• GOAL OF THE EXERCISE:
Everything from the line with "makeBody();" through the line with "points = [vertex.co" should be repeated exactly, both of those lines included, and nothing else.

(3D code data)
▬▬▬▬▬▬▬▬▬▬

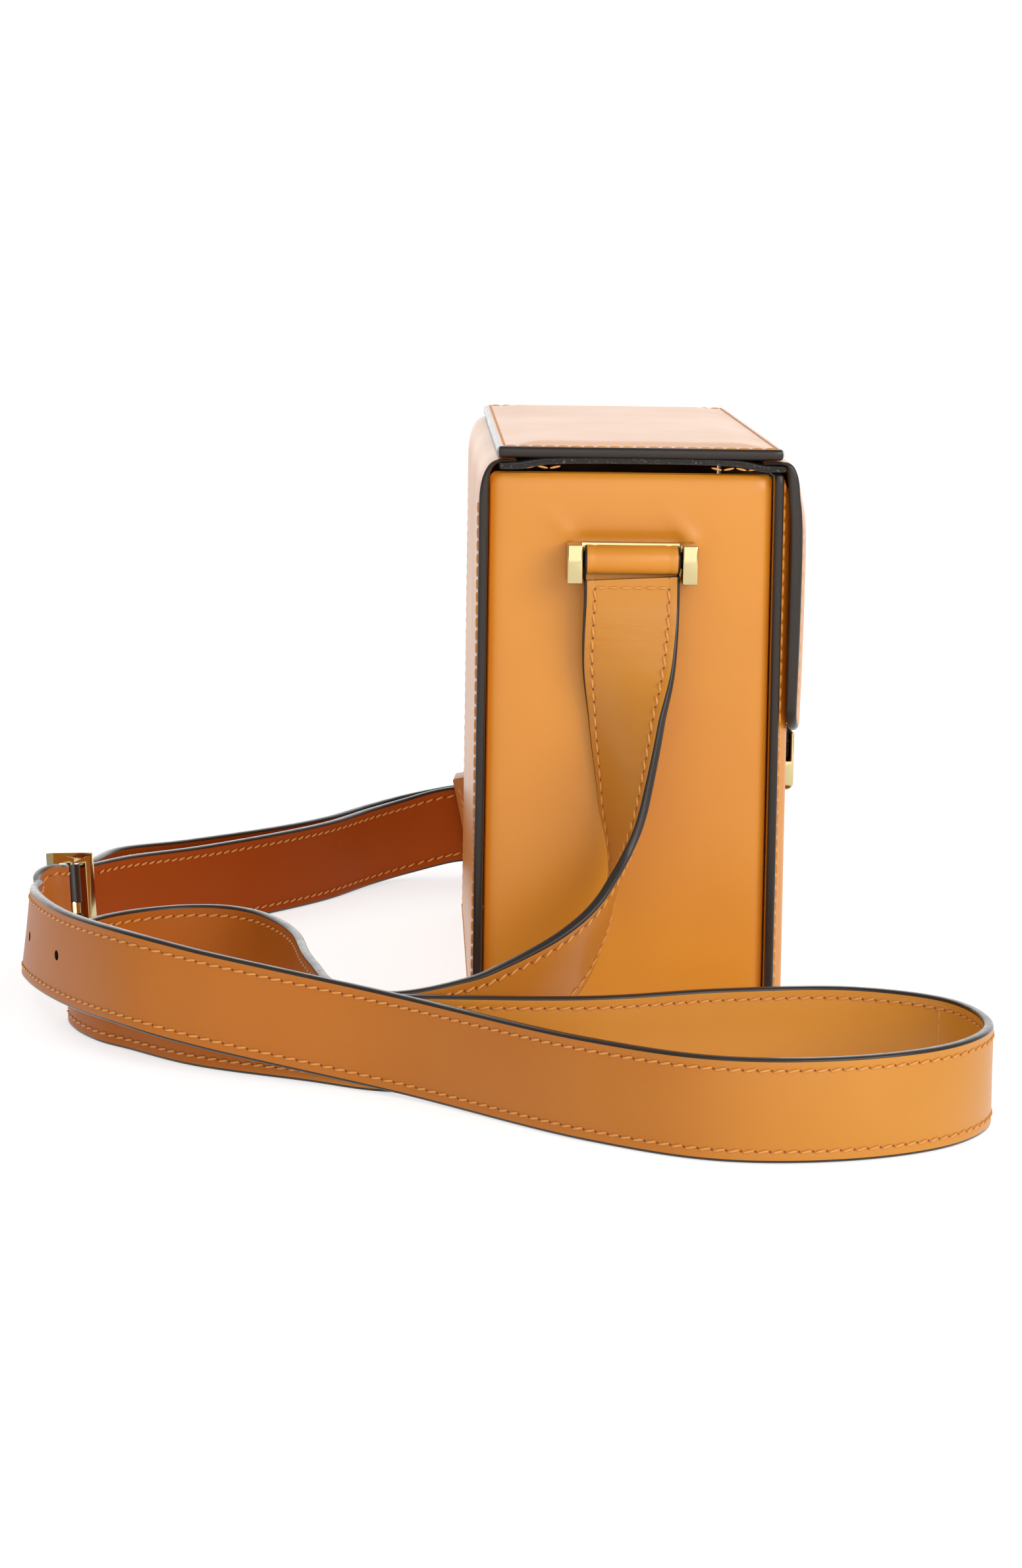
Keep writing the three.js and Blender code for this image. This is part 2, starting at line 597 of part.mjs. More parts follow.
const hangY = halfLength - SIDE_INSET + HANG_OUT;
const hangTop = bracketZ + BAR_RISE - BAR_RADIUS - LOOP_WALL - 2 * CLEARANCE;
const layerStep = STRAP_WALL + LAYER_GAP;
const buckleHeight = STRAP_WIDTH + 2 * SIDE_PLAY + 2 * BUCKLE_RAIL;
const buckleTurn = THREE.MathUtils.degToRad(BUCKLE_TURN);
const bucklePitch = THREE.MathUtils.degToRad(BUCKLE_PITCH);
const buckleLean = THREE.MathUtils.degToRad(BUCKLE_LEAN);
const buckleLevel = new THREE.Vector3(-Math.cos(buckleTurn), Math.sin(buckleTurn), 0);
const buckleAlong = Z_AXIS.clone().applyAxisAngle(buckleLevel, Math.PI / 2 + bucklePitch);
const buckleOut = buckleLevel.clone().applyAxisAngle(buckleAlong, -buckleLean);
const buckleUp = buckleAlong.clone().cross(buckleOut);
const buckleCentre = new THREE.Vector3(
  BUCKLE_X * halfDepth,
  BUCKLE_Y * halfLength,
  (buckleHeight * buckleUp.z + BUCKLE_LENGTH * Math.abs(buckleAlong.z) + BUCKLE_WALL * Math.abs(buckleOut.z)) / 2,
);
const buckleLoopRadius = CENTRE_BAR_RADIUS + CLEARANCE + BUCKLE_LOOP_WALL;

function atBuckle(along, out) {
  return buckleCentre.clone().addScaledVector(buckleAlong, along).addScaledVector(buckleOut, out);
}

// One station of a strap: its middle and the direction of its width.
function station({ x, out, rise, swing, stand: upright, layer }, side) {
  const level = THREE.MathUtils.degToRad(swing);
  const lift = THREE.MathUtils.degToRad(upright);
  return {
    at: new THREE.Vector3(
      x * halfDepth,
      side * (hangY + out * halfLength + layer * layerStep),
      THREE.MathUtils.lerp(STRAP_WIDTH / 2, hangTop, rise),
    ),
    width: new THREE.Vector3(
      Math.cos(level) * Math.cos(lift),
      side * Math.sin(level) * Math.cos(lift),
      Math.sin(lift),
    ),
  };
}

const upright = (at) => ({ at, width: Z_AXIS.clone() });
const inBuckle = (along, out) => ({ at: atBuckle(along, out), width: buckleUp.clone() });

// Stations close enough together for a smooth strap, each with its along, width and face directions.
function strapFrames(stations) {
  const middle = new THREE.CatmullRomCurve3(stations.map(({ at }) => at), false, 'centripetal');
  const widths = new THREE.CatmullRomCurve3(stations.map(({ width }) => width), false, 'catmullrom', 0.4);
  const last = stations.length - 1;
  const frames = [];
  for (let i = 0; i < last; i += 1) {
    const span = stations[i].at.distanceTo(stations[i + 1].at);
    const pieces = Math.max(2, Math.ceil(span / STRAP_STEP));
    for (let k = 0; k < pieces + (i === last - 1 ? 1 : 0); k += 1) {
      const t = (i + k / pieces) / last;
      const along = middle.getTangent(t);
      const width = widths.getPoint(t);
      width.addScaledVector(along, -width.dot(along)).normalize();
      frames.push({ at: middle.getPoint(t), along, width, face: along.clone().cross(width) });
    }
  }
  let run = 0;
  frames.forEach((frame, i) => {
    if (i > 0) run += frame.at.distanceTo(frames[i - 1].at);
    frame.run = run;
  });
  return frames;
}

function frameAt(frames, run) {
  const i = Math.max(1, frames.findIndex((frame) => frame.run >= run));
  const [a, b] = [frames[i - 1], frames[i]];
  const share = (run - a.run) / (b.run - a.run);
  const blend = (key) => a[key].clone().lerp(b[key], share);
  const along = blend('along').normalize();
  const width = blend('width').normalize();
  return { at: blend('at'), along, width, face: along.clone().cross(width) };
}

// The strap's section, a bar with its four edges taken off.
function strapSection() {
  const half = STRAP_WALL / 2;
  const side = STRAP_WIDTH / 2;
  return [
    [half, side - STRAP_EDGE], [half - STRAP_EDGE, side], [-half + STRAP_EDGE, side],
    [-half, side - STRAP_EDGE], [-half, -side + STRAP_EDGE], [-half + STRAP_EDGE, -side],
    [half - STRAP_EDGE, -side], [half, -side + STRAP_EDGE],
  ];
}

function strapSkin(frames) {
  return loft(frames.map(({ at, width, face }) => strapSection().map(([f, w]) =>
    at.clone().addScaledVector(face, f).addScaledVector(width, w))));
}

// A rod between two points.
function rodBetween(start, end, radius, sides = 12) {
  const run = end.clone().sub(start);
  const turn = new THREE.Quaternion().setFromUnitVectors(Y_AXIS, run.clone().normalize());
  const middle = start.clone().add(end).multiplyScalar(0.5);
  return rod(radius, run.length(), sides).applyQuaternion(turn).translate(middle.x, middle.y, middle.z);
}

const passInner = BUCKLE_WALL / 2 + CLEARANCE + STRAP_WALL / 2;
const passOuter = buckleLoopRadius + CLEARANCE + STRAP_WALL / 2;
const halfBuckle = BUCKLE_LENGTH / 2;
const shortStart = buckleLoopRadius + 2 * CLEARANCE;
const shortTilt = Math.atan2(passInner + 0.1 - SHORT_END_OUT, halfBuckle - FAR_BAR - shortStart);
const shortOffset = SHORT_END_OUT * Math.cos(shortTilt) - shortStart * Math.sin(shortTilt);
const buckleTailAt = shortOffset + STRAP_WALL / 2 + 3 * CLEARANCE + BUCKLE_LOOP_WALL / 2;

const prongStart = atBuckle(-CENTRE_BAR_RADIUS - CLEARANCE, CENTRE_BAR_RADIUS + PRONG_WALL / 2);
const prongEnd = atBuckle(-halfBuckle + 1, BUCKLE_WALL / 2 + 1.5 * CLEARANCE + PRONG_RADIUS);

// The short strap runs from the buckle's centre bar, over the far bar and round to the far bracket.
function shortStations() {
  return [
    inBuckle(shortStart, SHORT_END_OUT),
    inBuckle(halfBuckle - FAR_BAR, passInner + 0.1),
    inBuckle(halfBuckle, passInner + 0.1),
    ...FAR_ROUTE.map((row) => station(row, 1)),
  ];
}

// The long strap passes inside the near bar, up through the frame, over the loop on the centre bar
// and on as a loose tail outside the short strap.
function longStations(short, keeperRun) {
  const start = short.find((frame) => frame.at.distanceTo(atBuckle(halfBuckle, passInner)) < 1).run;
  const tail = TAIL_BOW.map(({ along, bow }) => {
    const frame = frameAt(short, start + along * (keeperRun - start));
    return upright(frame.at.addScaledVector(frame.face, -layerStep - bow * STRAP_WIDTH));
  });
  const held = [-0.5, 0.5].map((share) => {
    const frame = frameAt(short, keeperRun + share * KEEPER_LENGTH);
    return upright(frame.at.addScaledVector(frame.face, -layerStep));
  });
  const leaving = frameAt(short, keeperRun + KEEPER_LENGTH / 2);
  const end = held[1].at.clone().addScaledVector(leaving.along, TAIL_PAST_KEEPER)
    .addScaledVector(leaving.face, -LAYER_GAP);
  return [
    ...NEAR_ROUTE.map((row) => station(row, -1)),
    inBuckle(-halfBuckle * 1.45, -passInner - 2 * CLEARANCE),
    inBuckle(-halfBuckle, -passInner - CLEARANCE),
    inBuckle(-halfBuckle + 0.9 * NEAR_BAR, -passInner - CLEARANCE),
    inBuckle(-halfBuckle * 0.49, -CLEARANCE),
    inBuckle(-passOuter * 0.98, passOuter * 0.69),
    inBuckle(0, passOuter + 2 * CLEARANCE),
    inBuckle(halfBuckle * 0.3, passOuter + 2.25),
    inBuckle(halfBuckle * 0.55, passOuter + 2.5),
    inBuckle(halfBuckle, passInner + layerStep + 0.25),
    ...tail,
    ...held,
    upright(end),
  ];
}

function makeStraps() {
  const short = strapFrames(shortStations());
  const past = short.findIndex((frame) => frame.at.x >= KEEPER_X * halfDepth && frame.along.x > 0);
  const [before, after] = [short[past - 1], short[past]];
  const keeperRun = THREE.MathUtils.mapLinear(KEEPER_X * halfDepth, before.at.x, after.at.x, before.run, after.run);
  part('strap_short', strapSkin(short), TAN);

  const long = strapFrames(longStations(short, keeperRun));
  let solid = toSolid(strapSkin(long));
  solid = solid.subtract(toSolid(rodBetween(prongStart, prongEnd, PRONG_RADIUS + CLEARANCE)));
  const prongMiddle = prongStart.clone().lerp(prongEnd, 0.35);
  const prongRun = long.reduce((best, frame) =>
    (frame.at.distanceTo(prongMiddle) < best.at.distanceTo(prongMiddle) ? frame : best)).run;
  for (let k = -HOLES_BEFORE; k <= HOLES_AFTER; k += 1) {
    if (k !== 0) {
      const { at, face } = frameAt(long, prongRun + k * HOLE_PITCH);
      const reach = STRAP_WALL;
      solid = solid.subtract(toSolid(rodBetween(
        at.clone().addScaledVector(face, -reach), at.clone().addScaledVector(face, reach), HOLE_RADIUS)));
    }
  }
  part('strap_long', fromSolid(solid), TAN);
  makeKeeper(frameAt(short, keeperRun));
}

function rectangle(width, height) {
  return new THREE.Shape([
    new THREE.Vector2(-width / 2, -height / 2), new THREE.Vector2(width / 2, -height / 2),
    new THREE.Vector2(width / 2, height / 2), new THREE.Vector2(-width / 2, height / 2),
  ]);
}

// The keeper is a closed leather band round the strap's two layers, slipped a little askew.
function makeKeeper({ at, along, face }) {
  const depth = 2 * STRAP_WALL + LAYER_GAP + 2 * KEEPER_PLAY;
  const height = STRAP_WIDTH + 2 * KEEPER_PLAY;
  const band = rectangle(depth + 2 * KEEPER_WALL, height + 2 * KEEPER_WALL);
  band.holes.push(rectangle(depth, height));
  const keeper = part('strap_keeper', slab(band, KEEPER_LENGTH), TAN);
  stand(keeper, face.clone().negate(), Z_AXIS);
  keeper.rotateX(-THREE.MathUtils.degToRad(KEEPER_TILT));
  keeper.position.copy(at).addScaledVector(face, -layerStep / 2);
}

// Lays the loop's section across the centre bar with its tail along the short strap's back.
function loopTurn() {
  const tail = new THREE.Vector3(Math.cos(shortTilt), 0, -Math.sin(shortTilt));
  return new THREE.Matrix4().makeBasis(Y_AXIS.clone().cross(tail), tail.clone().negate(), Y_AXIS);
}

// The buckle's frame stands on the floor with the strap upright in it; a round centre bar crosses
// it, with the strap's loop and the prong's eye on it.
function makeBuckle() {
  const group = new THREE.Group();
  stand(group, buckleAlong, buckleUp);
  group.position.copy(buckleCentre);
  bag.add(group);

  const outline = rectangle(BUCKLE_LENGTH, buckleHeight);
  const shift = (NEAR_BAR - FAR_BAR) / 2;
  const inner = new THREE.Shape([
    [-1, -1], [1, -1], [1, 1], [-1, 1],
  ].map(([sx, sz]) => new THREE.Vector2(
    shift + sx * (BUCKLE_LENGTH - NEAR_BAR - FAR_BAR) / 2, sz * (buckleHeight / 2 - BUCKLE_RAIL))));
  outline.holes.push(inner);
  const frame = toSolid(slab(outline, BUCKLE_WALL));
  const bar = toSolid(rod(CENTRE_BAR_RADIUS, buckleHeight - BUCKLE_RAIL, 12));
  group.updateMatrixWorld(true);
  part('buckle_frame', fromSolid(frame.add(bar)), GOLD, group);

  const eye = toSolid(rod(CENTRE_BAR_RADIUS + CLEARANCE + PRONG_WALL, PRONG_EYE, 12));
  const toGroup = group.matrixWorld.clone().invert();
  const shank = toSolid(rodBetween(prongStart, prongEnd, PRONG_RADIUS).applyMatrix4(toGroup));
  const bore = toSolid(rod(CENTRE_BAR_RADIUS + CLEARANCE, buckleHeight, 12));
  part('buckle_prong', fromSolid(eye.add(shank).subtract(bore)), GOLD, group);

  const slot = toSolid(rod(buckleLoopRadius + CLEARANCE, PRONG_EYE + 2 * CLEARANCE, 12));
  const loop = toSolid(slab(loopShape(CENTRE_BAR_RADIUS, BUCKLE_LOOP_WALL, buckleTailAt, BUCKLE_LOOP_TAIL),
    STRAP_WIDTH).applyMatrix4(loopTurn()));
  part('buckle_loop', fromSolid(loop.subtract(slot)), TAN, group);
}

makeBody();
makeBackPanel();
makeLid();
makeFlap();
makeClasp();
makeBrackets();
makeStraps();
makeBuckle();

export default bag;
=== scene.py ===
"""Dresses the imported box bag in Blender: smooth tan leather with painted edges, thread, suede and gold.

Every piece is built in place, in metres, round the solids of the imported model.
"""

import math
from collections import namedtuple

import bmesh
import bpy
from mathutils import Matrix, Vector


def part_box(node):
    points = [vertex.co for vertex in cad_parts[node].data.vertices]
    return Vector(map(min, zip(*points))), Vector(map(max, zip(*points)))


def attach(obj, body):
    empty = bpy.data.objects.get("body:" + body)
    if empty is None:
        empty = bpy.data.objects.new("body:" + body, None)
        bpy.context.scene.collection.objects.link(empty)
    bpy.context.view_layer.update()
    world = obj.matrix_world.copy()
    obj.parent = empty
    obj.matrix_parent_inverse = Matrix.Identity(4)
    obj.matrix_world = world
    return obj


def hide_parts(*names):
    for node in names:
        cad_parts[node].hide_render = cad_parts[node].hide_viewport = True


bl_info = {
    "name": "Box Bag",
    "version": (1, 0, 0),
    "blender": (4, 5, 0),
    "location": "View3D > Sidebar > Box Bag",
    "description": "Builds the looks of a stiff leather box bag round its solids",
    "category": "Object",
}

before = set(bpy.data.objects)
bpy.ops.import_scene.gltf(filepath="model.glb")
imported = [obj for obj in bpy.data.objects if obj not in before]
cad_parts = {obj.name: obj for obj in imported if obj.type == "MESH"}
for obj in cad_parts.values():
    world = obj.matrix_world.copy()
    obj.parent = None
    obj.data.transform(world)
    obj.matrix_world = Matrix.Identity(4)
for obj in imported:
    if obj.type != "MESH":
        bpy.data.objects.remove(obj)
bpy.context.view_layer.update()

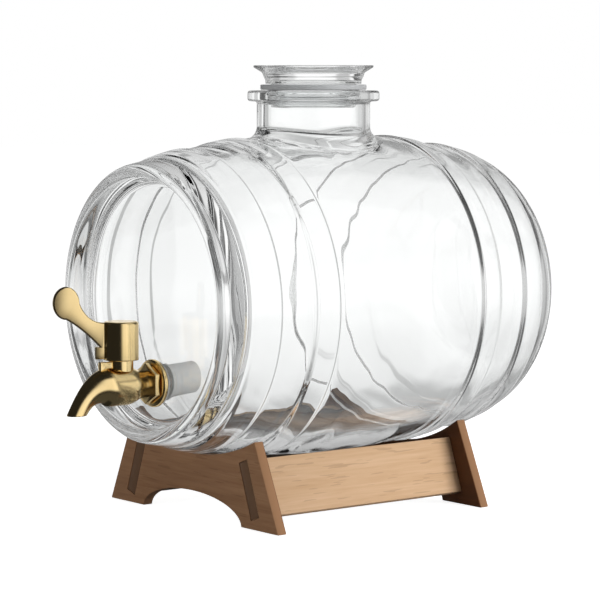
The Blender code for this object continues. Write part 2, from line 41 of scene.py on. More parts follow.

▬▬▬▬▬▬▬▬▬▬

• WORKED ANSWER:
makeBody();
makeBackPanel();
makeLid();
makeFlap();
makeClasp();
makeBrackets();
makeStraps();
makeBuckle();

export default bag;
=== scene.py ===
"""Dresses the imported box bag in Blender: smooth tan leather with painted edges, thread, suede and gold.

Every piece is built in place, in metres, round the solids of the imported model.
"""

import math
from collections import namedtuple

import bmesh
import bpy
from mathutils import Matrix, Vector


def part_box(node):
    points = [vertex.co for vertex in cad_parts[node].data.vertices]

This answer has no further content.